What lies from the line containing "table.to_local_coords(piece) for name, piece" through the line containing "obj.parent = empty"? Print exactly those lines, with both ends, and no others.

* begin MATERIAL PROVIDED *

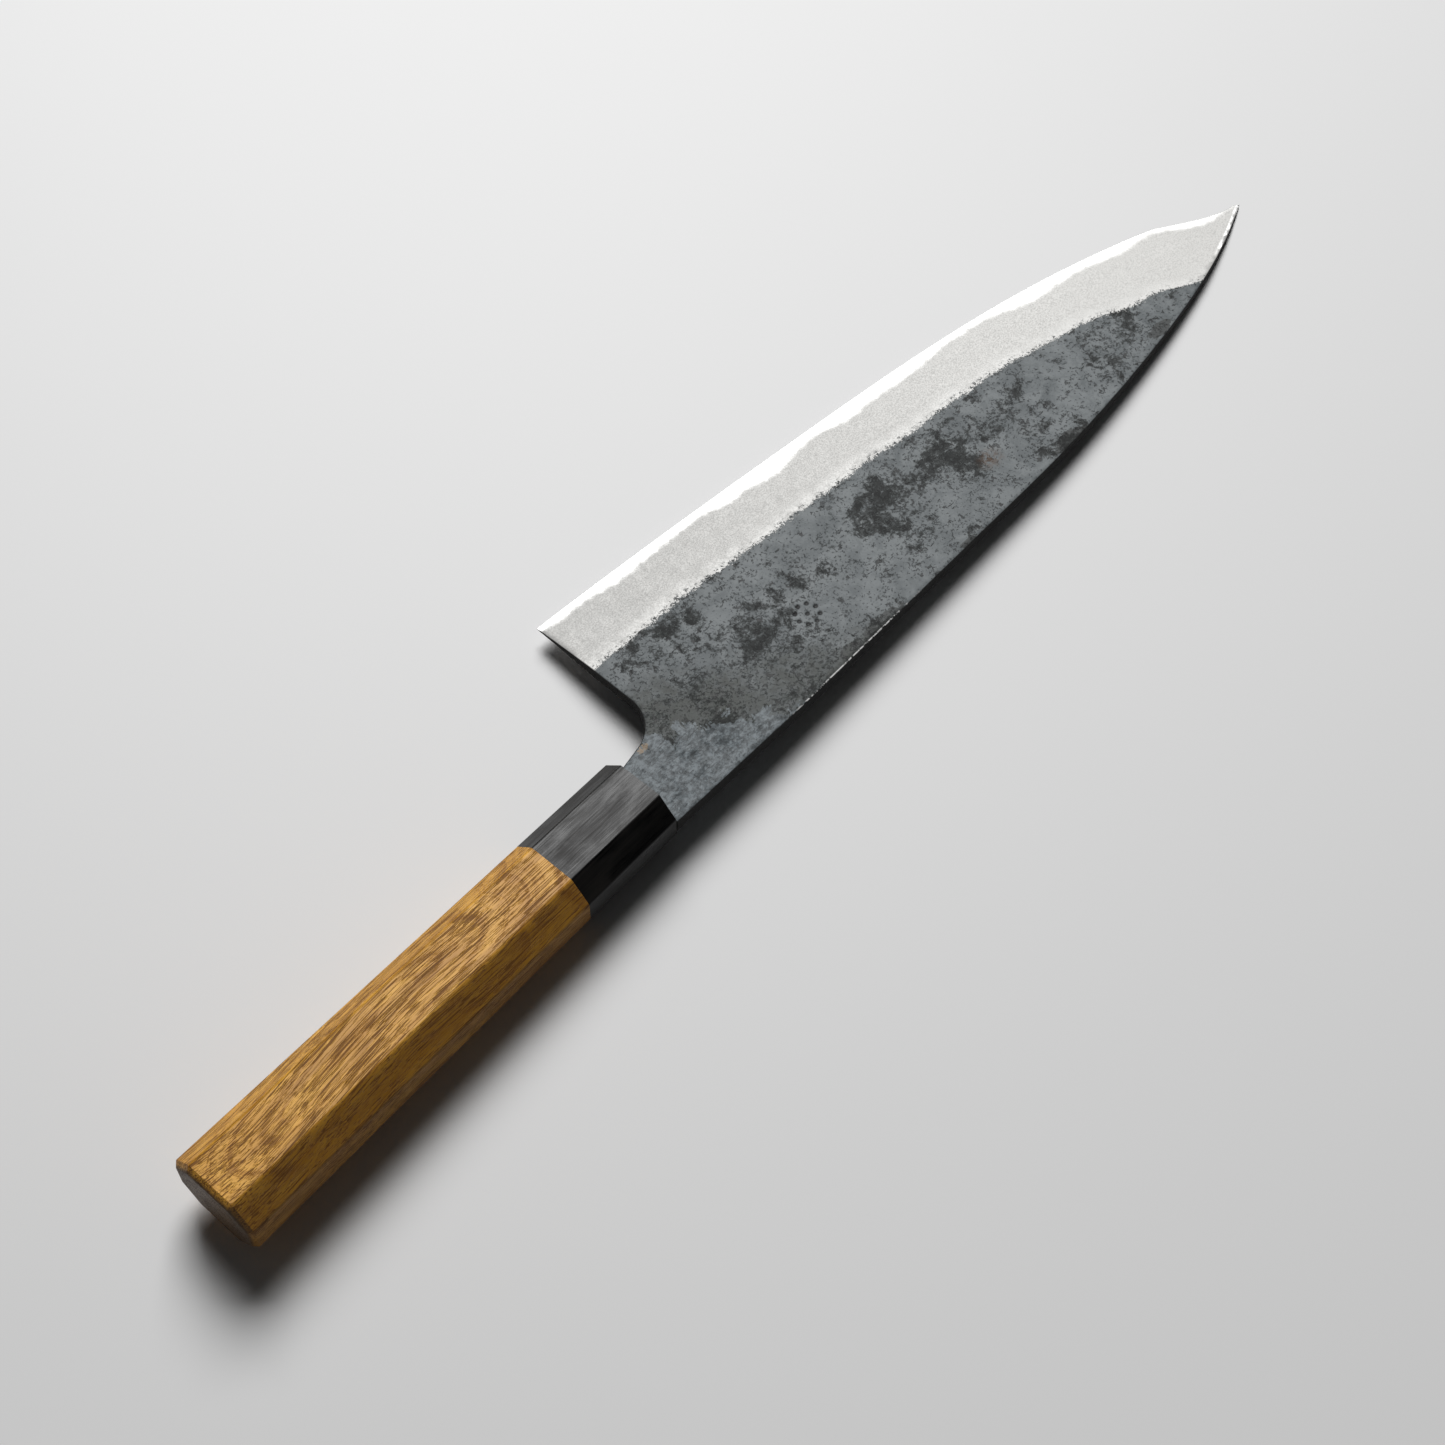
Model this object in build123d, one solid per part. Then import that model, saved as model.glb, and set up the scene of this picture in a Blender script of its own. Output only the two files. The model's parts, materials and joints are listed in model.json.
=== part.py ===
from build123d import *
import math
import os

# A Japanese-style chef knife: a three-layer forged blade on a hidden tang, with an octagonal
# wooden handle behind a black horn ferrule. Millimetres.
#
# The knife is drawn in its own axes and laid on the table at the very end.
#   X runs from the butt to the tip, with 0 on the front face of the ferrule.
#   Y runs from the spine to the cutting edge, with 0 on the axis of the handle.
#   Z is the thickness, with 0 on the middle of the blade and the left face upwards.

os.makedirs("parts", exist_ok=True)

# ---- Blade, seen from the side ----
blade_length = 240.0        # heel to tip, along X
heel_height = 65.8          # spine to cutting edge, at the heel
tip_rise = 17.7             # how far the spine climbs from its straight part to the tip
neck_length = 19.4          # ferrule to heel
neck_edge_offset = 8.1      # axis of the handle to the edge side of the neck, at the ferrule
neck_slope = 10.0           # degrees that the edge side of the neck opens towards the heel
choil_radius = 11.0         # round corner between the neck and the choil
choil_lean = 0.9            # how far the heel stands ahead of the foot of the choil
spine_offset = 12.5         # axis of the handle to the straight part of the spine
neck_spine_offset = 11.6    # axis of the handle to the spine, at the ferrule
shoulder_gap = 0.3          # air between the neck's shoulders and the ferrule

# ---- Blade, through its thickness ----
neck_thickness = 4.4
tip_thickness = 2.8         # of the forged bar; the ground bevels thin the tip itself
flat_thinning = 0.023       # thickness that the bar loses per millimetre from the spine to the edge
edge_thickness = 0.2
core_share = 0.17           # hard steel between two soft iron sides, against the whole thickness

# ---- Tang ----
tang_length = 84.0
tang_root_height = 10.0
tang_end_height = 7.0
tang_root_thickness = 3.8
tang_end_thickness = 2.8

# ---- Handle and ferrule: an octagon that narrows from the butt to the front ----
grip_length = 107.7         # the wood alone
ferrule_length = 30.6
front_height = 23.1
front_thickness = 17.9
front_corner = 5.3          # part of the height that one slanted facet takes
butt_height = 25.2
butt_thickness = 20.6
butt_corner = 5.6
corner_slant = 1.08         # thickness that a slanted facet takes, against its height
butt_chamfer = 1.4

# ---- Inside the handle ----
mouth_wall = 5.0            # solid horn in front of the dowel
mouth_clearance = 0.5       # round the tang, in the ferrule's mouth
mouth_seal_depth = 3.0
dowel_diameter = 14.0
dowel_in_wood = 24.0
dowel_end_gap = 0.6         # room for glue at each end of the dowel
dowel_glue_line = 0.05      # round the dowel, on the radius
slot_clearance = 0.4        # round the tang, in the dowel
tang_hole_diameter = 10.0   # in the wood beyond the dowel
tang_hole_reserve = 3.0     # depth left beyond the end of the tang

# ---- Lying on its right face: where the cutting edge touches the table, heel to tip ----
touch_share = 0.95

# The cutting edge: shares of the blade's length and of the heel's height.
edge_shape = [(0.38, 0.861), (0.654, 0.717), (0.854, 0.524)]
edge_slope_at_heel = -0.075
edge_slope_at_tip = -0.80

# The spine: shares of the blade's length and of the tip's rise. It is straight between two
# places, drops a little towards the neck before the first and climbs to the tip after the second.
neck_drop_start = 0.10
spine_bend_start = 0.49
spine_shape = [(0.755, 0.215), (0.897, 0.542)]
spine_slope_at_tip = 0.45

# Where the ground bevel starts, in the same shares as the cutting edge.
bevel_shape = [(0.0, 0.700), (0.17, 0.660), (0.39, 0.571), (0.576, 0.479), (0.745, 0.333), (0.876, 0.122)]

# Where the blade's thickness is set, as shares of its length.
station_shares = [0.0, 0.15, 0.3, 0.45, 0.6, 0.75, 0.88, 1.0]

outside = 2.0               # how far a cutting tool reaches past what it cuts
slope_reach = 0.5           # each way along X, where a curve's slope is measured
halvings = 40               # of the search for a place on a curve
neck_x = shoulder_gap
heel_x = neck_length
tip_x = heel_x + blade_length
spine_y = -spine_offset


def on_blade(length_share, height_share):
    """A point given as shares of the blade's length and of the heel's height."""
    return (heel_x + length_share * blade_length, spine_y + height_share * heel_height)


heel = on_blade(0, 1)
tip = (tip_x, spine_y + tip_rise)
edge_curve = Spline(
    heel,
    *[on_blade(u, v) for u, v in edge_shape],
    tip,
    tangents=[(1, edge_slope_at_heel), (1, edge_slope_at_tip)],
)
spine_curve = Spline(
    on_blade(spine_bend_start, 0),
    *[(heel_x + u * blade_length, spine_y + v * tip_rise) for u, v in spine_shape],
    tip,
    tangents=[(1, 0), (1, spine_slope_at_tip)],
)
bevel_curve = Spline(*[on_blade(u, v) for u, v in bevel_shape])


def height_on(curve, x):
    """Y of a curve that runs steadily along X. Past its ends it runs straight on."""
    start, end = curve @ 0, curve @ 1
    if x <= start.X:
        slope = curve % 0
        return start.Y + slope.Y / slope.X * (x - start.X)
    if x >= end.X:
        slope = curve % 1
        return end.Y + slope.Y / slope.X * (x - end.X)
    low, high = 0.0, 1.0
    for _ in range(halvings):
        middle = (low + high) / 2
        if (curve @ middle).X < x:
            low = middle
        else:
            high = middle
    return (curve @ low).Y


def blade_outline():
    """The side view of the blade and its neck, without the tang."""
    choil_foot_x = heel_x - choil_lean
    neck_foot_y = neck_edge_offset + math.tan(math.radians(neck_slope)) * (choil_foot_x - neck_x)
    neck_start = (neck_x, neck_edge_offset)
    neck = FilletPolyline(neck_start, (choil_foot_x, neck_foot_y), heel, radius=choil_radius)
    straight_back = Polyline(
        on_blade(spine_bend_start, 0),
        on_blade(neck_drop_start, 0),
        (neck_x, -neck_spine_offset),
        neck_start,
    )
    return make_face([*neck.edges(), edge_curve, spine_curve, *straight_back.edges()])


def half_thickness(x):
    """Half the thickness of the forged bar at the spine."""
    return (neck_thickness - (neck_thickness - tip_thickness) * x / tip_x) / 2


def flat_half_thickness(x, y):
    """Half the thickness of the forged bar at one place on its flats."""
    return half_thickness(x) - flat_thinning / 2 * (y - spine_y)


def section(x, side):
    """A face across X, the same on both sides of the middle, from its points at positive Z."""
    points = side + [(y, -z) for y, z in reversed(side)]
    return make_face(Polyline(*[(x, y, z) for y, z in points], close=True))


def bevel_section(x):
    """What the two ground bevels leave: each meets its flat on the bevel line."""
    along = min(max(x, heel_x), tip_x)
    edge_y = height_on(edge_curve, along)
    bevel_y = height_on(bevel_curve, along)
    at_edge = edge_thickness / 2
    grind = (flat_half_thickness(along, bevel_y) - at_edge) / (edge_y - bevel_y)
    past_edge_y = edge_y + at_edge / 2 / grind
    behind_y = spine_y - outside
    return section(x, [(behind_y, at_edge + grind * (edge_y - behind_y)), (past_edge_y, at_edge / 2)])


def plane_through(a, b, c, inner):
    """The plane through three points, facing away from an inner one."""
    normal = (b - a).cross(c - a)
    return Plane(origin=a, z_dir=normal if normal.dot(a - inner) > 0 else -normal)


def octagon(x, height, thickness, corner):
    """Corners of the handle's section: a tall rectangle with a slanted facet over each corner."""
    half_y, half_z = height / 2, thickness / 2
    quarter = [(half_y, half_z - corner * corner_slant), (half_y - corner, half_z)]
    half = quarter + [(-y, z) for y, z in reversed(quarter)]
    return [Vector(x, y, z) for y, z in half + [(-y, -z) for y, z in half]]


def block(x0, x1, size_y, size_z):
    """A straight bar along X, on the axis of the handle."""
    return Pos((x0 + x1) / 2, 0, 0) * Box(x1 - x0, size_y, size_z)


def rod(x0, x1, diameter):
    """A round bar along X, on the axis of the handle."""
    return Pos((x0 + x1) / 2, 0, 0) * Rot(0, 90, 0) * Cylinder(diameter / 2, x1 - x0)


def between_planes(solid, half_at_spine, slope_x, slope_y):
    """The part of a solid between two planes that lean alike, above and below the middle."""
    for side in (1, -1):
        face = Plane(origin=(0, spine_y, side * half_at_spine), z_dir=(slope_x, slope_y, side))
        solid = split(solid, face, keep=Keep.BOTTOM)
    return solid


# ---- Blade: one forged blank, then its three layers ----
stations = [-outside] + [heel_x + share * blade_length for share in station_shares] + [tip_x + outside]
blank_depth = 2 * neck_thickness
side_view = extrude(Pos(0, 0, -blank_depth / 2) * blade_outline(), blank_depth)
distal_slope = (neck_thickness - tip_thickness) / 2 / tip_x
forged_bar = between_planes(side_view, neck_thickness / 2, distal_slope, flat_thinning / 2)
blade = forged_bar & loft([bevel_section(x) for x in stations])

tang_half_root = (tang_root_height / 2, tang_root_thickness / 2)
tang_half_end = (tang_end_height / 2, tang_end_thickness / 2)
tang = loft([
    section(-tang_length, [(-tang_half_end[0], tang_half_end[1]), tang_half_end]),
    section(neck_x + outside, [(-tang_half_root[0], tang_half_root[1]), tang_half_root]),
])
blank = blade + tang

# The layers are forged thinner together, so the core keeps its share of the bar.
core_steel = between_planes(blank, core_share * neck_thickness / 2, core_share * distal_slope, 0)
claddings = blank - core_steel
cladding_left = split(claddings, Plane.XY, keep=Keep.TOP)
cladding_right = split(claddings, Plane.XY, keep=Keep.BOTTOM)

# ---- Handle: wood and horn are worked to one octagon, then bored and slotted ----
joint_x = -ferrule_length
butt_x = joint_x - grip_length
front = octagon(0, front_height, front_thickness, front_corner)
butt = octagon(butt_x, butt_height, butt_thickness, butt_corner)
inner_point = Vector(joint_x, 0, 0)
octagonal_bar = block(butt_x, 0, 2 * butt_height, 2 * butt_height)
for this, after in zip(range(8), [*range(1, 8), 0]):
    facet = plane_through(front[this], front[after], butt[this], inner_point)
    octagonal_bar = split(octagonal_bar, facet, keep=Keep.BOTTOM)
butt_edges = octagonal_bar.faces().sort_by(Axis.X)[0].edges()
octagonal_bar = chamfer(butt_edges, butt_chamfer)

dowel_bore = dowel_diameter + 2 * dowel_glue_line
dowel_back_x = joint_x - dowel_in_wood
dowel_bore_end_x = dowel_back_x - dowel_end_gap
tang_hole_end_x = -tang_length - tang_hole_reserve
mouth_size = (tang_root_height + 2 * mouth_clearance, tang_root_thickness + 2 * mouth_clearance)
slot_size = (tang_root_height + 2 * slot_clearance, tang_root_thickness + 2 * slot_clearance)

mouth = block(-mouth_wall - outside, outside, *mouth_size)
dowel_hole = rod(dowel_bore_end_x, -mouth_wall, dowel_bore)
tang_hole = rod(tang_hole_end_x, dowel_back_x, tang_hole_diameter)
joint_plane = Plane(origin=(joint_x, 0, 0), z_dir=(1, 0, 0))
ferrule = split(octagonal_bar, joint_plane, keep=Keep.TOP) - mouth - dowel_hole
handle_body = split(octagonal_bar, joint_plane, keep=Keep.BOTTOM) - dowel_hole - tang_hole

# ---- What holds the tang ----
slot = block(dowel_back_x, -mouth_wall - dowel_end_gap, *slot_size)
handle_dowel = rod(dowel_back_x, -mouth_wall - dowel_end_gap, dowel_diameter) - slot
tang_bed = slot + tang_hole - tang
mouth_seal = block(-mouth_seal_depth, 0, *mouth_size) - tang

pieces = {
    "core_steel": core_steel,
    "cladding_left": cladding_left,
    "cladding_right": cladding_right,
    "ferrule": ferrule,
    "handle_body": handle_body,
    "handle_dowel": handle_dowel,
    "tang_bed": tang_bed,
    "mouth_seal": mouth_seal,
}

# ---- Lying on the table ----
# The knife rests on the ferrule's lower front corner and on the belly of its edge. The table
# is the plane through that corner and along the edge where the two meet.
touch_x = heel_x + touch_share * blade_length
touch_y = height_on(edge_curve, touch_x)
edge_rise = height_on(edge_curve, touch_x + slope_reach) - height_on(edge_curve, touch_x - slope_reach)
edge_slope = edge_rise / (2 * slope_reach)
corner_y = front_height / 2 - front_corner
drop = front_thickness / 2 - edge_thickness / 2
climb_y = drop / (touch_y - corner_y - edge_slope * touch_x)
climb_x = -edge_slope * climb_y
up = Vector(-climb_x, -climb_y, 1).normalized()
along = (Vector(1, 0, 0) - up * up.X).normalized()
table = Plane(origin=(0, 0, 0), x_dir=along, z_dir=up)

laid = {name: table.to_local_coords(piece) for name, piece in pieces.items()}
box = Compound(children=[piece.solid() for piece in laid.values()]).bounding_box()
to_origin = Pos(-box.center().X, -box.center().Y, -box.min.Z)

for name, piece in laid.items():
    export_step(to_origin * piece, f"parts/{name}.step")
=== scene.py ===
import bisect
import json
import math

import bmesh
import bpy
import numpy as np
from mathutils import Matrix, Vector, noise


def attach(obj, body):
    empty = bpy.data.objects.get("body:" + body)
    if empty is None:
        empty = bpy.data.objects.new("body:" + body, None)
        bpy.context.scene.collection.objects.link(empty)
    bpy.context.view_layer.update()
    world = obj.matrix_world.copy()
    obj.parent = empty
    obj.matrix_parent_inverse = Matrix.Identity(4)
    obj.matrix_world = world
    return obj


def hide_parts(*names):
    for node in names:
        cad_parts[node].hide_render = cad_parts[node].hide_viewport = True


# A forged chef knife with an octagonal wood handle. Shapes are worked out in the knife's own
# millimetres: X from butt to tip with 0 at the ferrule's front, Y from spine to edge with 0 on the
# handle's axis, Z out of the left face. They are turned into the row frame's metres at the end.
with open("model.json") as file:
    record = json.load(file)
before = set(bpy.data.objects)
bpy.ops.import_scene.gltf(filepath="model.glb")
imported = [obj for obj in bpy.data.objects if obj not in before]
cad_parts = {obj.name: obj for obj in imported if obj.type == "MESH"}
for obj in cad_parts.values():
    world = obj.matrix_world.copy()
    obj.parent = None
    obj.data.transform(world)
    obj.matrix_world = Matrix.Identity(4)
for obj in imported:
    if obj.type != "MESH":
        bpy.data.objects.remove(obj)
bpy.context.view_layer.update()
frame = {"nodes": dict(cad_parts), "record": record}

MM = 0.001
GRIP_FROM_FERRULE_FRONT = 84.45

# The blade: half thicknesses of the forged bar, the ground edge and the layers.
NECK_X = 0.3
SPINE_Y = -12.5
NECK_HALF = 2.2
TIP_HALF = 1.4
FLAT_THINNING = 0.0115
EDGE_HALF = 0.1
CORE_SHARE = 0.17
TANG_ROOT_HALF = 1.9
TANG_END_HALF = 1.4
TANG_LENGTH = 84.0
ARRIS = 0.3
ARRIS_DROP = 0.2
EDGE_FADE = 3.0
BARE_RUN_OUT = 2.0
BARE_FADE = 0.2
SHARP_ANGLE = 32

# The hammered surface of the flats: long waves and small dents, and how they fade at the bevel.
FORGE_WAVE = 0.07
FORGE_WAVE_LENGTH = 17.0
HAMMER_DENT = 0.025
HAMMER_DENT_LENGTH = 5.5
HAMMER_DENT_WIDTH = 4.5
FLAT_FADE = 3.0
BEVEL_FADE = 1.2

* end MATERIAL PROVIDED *

TASK OUTPUT –
laid = {name: table.to_local_coords(piece) for name, piece in pieces.items()}
box = Compound(children=[piece.solid() for piece in laid.values()]).bounding_box()
to_origin = Pos(-box.center().X, -box.center().Y, -box.min.Z)

for name, piece in laid.items():
    export_step(to_origin * piece, f"parts/{name}.step")
=== scene.py ===
import bisect
import json
import math

import bmesh
import bpy
import numpy as np
from mathutils import Matrix, Vector, noise


def attach(obj, body):
    empty = bpy.data.objects.get("body:" + body)
    if empty is None:
        empty = bpy.data.objects.new("body:" + body, None)
        bpy.context.scene.collection.objects.link(empty)
    bpy.context.view_layer.update()
    world = obj.matrix_world.copy()
    obj.parent = empty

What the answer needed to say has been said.